A {\it divided power $A$-derivation} into $M$ is a map
$\theta : B \to M$ which is additive, annihilates the elements
of $A$, satisfies the Leibniz rule
$\theta(bb') = b\theta(b') + b'\theta(b)$ and satisfies
$$
\theta(\gamma_n(x)) = \gamma_{n - 1}(x)\theta(x)
$$
for all $n \geq 1$ and all $x \in J$.
\end{definition}
\noindent
In the situation of the definition, just as in the case of usual
derivations, there exists a {\it universal divided power $A$-derivation}
$$
\text{d}_{B/A, \delta} : B \to \Omega_{B/A, \delta}
$$
such that any divided power $A$-derivation $\theta : B \to M$ is equal to
$\theta = \xi \circ d_{B/A, \delta}$ for some $B$-linear map
$\Omega_{B/A, \delta} \to M$. If $(A, I, \gamma) \to (B, J, \delta)$
is a homomorphism of divided power rings, then we can forget the
divided powers on $A$ and consider the divided power derivations of
$B$ over $A$. Here are some basic properties of the divided power
module of differentials.
\begin{lemma}
\label{lemma-omega}
Let $A$ be a ring. Let $(B, J, \delta)$ be a divided power ring and
$A \to B$ a ring map.
\begin{enumerate}
\item Consider $B[x]$ with divided power ideal $(JB[x], \delta')$
where $\delta'$ is the extension of $\delta$ to $B[x]$. Then
$$
\Omega_{B[x]/A, \delta'} =
\Omega_{B/A, \delta} \otimes_B B[x] \oplus B[x]\text{d}x.
$$
\item Consider $B\langle x \rangle$ with divided power ideal
$(JB\langle x \rangle + B\langle x \rangle_{+}, \delta')$. Then
$$
\Omega_{B\langle x\rangle/A, \delta'} =
\Omega_{B/A, \delta} \otimes_B B\langle x \rangle \oplus
B\langle x\rangle \text{d}x.
$$
\item Let $K \subset J$ be an ideal preserved by $\delta_n$ for
all $n > 0$. Set $B' = B/K$ and denote $\delta'$ the induced
divided power on $J/K$. Then $\Omega_{B'/A, \delta'}$ is the quotient
of $\Omega_{B/A, \delta} \otimes_B B'$ by the $B'$-submodule generated
by $\text{d}k$ for $k \in K$.
\end{enumerate}
\end{lemma}
\begin{proof}
These are proved directly from the construction of $\Omega_{B/A, \delta}$
as the free $B$-module on the elements $\text{d}b$ modulo the relations
\begin{enumerate}
\item $\text{d}(b + b') = \text{d}b + \text{d}b'$, $b, b' \in B$,
\item $\text{d}a = 0$, $a \in A$,
\item $\text{d}(bb') = b \text{d}b' + b' \text{d}b$, $b, b' \in B$,
\item $\text{d}\delta_n(f) = \delta_{n - 1}(f)\text{d}f$, $f \in J$, $n > 1$.
\end{enumerate}
Note that the last relation explains why we get ``the same'' answer for
the divided power polynomial algebra and the usual polynomial algebra:
in the first case $x$ is an element of the divided power ideal and hence
$\text{d}x^{[n]} = x^{[n - 1]}\text{d}x$.
\end{proof}
\noindent
Let $(A, I, \gamma)$ be a divided power ring. In this setting the
correct version of the powers of $I$ is given by the divided powers
$$
I^{[n]} = \text{ideal generate by }
\gamma_{e_1}(x_1) \ldots \gamma_{e_t}(x_t)
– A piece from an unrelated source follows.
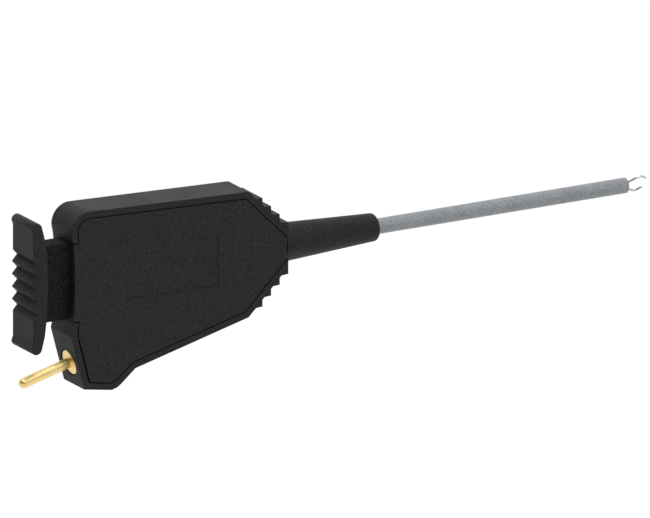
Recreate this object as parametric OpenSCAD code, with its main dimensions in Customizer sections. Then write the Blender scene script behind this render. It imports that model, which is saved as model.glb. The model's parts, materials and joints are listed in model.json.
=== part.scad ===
// Micro test clip: a flat thumb-operated housing with a thin insulated shaft.
// Pressing the thumb pad pushes two sprung wire jaws out of the shaft's mouth.
// Origin: centre of the shaft's mouth. +X runs out of the mouth, +Z is up,
// and the housing is thinnest along Y, with its cover plate on the -Y side.

/* [Housing] */
// Thickness of the housing, side to side
housing_t = 3.2; // [3.1:0.1:5]
// Length of the housing, front face to rear corner
housing_len = 18.9; // [18.5:0.05:22]
// Half height of the housing's front face
face_half = 1.53; // [1.5:0.01:1.6]
// Half height of the housing where the front grips end
shoulder_half = 5.0; // [4.9:0.01:5.6]
// Height of the top edge at the rear above the shaft axis
top_rear = 5.51; // [5.3:0.01:6.5]
// Radius of the rear top corner
corner_r = 1.55; // [0.8:0.05:1.7]
// Depth of the keel below the shaft axis
keel_drop = 8.97; // [8.8:0.01:10]
// Half height of the rear mouth that the plunger slides in
mouth_half = 3.1; // [2.8:0.05:3.2]
// How far the rear mouth's lip is hollowed for the thumb
lip_hollow = 0.15; // [0.05:0.01:0.25]

/* [Grip steps] */
// Number of grip steps on each front slope
step_count = 4; // [2:1:4]
// Distance from one step to the next, along X and along Z
step_pitch = 0.75; // [0.6:0.01:0.78]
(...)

\text{ with }\sum e_j \geq n\text{ and }x_j \in I.
$$
Of course we have $I^n \subset I^{[n]}$. Note that $I^{[1]} = I$.
Sometimes we also set $I^{[0]} = A$.
\begin{lemma}
\label{lemma-diagonal-and-differentials}
Let $(A, I, \gamma) \to (B, J, \delta)$ be a homomorphism
of divided power rings. Let $(B(1), J(1), \delta(1))$ be the coproduct
of $(B, J, \delta)$ with itself over $(A, I, \gamma)$, i.e.,
such that
$$
\xymatrix{
(B, J, \delta) \ar[r] & (B(1), J(1), \delta(1)) \\
(A, I, \gamma) \ar[r] \ar[u] & (B, J, \delta) \ar[u]
}
$$
is cocartesian. Denote $K = \text{Ker}(B(1) \to B)$.
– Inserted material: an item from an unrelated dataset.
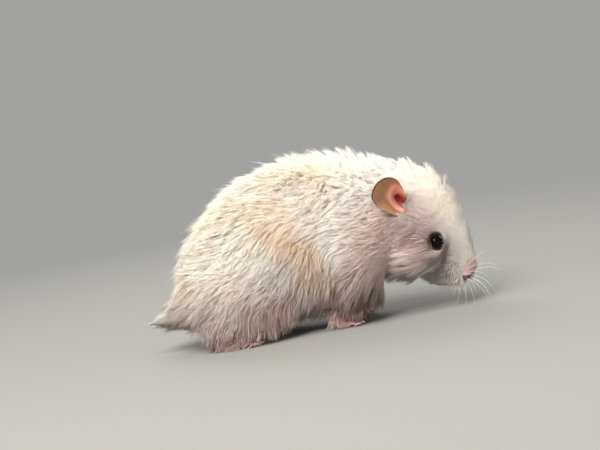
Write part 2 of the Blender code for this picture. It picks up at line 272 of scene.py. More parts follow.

Then $K \cap J(1) \subset J(1)$ is preserved by the divided power
structure and
$$
\Omega_{B/A, \delta} = K/ \left(K^2 + (K \cap J(1))^{[2]}\right)
$$
canonically.
\end{lemma}
\begin{proof}
The fact that $K \cap J(1) \subset J(1)$ is preserved by the divided power
structure follows from the fact that $B(1) \to B$ is a homomorphism of
divided power rings.
\medskip\noindent
Recall that $K/K^2$ has a canonical $B$-module structure.